Bref, si la question des alliances à droite semble réglée sur le papier, elle s’annonce compliquée à gérer dans la pratique. La différence de positionnement peut avoir pour avantage de permettre à chaque partenaire de cultiver sa sociologie électorale et à une future alliance de brasser plus large. Mais sur les points les plus marquants, le grand écart sera flagrant.
Recomposition à gauche ?
Et le Modem ? Une conséquence logique de la victoire de Lagarde est de le rejeter vers la gauche. La question se posera vite à ses militants et à sa direction, mais elle se pose aussi au Parti socialiste. La réouverture de cette possibilité, après une première fenêtre en 2007, peut contribuer à la clarification en cours au PS. Il n’est pas interdit de poser la question : la frange modérée du Parti socialiste a sans doute plus en commun aujourd’hui avec le centrisme façon Bayrou qu’avec certains des frondeurs.

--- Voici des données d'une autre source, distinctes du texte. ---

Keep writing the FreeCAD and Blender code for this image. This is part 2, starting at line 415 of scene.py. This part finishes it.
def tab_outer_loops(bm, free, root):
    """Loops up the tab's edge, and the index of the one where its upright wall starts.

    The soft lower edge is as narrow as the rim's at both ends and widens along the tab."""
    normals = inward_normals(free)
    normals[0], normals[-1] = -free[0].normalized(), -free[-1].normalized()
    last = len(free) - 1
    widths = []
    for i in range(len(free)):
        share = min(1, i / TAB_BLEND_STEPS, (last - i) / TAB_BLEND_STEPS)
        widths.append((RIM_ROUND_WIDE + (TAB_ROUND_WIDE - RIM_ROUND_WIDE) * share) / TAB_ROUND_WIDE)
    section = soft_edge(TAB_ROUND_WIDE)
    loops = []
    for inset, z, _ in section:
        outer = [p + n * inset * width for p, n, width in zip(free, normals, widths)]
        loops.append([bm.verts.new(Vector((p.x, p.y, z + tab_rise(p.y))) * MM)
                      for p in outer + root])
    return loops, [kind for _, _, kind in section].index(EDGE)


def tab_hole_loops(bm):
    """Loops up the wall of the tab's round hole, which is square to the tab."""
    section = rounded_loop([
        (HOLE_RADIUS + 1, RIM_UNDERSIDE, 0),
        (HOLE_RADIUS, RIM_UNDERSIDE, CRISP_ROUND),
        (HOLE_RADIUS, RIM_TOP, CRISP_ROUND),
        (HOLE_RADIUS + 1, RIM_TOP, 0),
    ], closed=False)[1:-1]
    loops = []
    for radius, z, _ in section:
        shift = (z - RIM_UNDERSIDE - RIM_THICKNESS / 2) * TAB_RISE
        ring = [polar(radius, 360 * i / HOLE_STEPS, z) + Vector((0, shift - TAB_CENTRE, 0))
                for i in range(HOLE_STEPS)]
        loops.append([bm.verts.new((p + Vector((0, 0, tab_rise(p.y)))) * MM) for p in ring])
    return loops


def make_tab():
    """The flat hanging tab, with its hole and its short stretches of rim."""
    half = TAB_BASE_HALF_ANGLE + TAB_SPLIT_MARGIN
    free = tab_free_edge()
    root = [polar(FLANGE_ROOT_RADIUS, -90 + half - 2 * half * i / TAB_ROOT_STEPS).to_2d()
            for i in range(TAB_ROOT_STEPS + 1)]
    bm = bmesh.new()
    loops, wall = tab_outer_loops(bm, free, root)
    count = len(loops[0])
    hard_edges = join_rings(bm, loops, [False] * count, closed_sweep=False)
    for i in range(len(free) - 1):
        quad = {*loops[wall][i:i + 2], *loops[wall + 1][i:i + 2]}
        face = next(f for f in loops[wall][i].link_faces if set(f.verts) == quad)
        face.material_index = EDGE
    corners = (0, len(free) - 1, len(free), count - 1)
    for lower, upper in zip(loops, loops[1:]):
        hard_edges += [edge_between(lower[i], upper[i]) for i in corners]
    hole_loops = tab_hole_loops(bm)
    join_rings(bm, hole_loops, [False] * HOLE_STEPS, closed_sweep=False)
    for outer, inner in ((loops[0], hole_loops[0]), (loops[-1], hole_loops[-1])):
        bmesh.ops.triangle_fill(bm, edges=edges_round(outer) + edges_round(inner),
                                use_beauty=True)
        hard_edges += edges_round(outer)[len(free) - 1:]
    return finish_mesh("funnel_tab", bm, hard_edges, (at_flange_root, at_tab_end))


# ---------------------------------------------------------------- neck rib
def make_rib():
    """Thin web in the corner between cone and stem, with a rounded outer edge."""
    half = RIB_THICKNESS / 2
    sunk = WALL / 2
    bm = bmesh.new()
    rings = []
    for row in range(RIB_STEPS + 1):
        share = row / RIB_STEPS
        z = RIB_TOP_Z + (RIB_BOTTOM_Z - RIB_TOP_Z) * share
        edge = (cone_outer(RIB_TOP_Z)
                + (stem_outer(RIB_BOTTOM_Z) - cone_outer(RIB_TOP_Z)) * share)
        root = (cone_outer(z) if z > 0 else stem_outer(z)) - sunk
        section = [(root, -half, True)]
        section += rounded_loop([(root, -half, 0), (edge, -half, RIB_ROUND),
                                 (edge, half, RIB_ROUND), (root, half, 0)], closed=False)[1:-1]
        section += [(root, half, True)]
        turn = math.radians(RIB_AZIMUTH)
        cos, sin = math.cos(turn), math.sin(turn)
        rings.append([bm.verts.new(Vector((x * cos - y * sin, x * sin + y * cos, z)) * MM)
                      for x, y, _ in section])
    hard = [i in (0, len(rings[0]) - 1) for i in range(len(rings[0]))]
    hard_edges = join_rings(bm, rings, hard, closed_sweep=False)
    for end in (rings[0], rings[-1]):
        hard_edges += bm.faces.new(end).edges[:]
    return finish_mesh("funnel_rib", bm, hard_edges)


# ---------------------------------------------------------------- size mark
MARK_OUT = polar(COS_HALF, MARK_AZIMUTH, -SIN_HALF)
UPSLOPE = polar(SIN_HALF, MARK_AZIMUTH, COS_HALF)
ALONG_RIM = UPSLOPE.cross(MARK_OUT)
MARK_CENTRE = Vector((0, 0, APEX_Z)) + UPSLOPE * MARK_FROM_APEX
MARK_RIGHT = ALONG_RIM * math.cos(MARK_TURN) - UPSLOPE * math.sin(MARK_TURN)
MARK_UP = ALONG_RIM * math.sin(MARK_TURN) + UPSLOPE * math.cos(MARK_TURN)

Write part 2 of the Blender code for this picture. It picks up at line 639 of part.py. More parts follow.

La réapparition de lignes de faille entre – pour le dire grossièrement – première et deuxième gauche amènera nécessairement à se poser la question d’une reconfiguration des alliances, difficile à éluder quand les coups les plus violents, pour l’actuel gouvernement, viennent de la gauche, et parfois de l’intérieur du PS. La maison d’Épinay a-t-elle encore un avenir ? C’est une question sérieuse. Pendant longtemps, l’intérêt électoral des différentes familles socialistes a prévalu sur une expression complète des différences. Les courants et des désaccords n’empêchaient pas que tous aient besoin du PS pour être élus. Certains politologues notaient ainsi, du fait des institutions de la Ve République, une évolution de long terme vers le bipartisme. Nous n’en sommes plus là, et les mêmes s’interrogent aujourd’hui sur un éclatement possible du Parti socialiste.
Les élections à l’Udi ne seront assurément pas l’élément déclencheur de cet éclatement. Mais en libérant le Modem, elles contribuent à préciser les termes de la question posée au PS.